If by some miracle Albanese negotiates another exemption, he can’t force the producers to toe the line without running foul of competition laws. But common self-interest remains a strong motivator.
Navarro’s tough line on Australia’s output, however, doesn’t stick. As one aggrieved industry insider points out, “we’re 2.5 per cent of their market. I don’t call that a flood. If you talk to North Queenslanders, that’s a very small flood.”
Australia exports a relatively small $1 billion in steel and aluminium to the US each year.
Trump’s across-the-board tariffs, if applied equally to all, will raise prices in the US, but are unlikely to disadvantage Australia’s producers against their competitors. If Australia and Canada are singled out for adverse treatment, it’s a much more painful story.
If the new tariffs differ between Australia and Canada, some – like Rio – can massage the origin of their aluminium to wherever is more favourable. Rio’s Canadian hub accounts for close to half of its global aluminium production. Much of that goes to the US, which imports about 85 per cent of its aluminium needs.
But Rio will be sweating Trump’s 30-day pause as he reconsiders his “beautiful” tariffs on Canada and Mexico.

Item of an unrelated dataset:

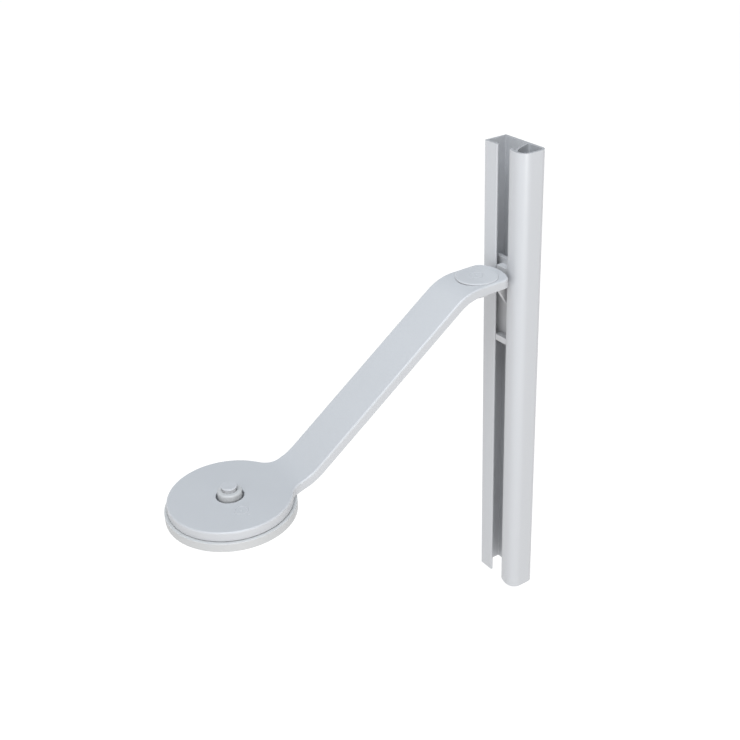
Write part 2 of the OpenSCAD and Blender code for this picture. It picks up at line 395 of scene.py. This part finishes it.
WHITE = (0.50, 0.505, 0.52)
arm_plastic = moulded("arm_plastic", WHITE, 0.36, 900)
track_plastic = moulded("track_plastic", WHITE, 0.33, 1300, stretch=(1, 1, 0.02), bump=0.06)
# Painted shade: the track's sawn end faces are coloured darker than its sides so that their rims
# read dark. Their rough, scored grain is real.
sawn_end_painted_shade = moulded("sawn_end_painted_shade", (0.36, 0.36, 0.37), 0.65, 1500, stretch=(0.15, 2, 1),
                       bump=0.5)
base_plastic = moulded("base_plastic", (0.49, 0.49, 0.49), 0.40, 1000)
slider_plastic = moulded("slider_plastic", (0.50, 0.50, 0.51), 0.42, 1100, bump=0.08)
washer_plastic = moulded("washer_plastic", (0.62, 0.61, 0.58), 0.45, 1500)
# Its convex edges are painted paler still, a painted highlight for the metal's edge sheen.
zinc_steel = moulded("zinc_steel", (0.58, 0.59, 0.61), 0.30, 1800, bump=0.08, painted_edge_sheen=0.2,
                     metallic=1.0)
pad_rubber = moulded("pad_rubber", (0.03, 0.03, 0.033), 0.75, 1600, bump=0.3)


# ---------- arm ----------

half_run = (ARM_TOP - DISC_TOP) / math.tan(SLOPE) / 2
high_bend_start = CRANK_MID - half_run - HIGH_BEND_R * math.tan(SLOPE / 2)
high_bend_end = high_bend_start + HIGH_BEND_R * math.sin(SLOPE)
low_bend_end = CRANK_MID + half_run + LOW_BEND_R * math.tan(SLOPE / 2)
low_bend_start = low_bend_end - LOW_BEND_R * math.sin(SLOPE)


def on_arm(x, y, depth):
    """The point at plan position x, y that lies depth below the arm's bent upper surface."""
    out = -y
    if out <= high_bend_start:
        z, tilt = ARM_TOP, 0
    elif out < high_bend_end:
        tilt = math.asin((out - high_bend_start) / HIGH_BEND_R)
        z = ARM_TOP - HIGH_BEND_R * (1 - math.cos(tilt))
    elif out <= low_bend_start:
        tilt = SLOPE
        z = ARM_TOP - HIGH_BEND_R * (1 - math.cos(SLOPE)) - (out - high_bend_end) * math.tan(SLOPE)
    elif out < low_bend_end:
        tilt = math.asin((low_bend_end - out) / LOW_BEND_R)
        z = DISC_TOP + LOW_BEND_R * (1 - math.cos(tilt))
    else:
        z, tilt = DISC_TOP, 0
    return Vector((x, -(out - depth * math.sin(tilt)), z - depth * math.cos(tilt))) * MM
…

Alcoa, being headquartered in America’s steel capital, Pittsburgh, and sending most of its Australian aluminium output to Asia, may remain relatively unscathed.
Trump’s response to Australia’s surge in aluminium exports takes a lead from Crocodile Dundee’s larrikin line when he was confronted by a mugger wielding a flick-knife in New York.
Dundee pulled out a huge hunting blade and, brandishing it, said: “That’s not a knife!”
Unfortunately for Australia and its aluminium industry, Trump has a much bigger tariff blade to wield.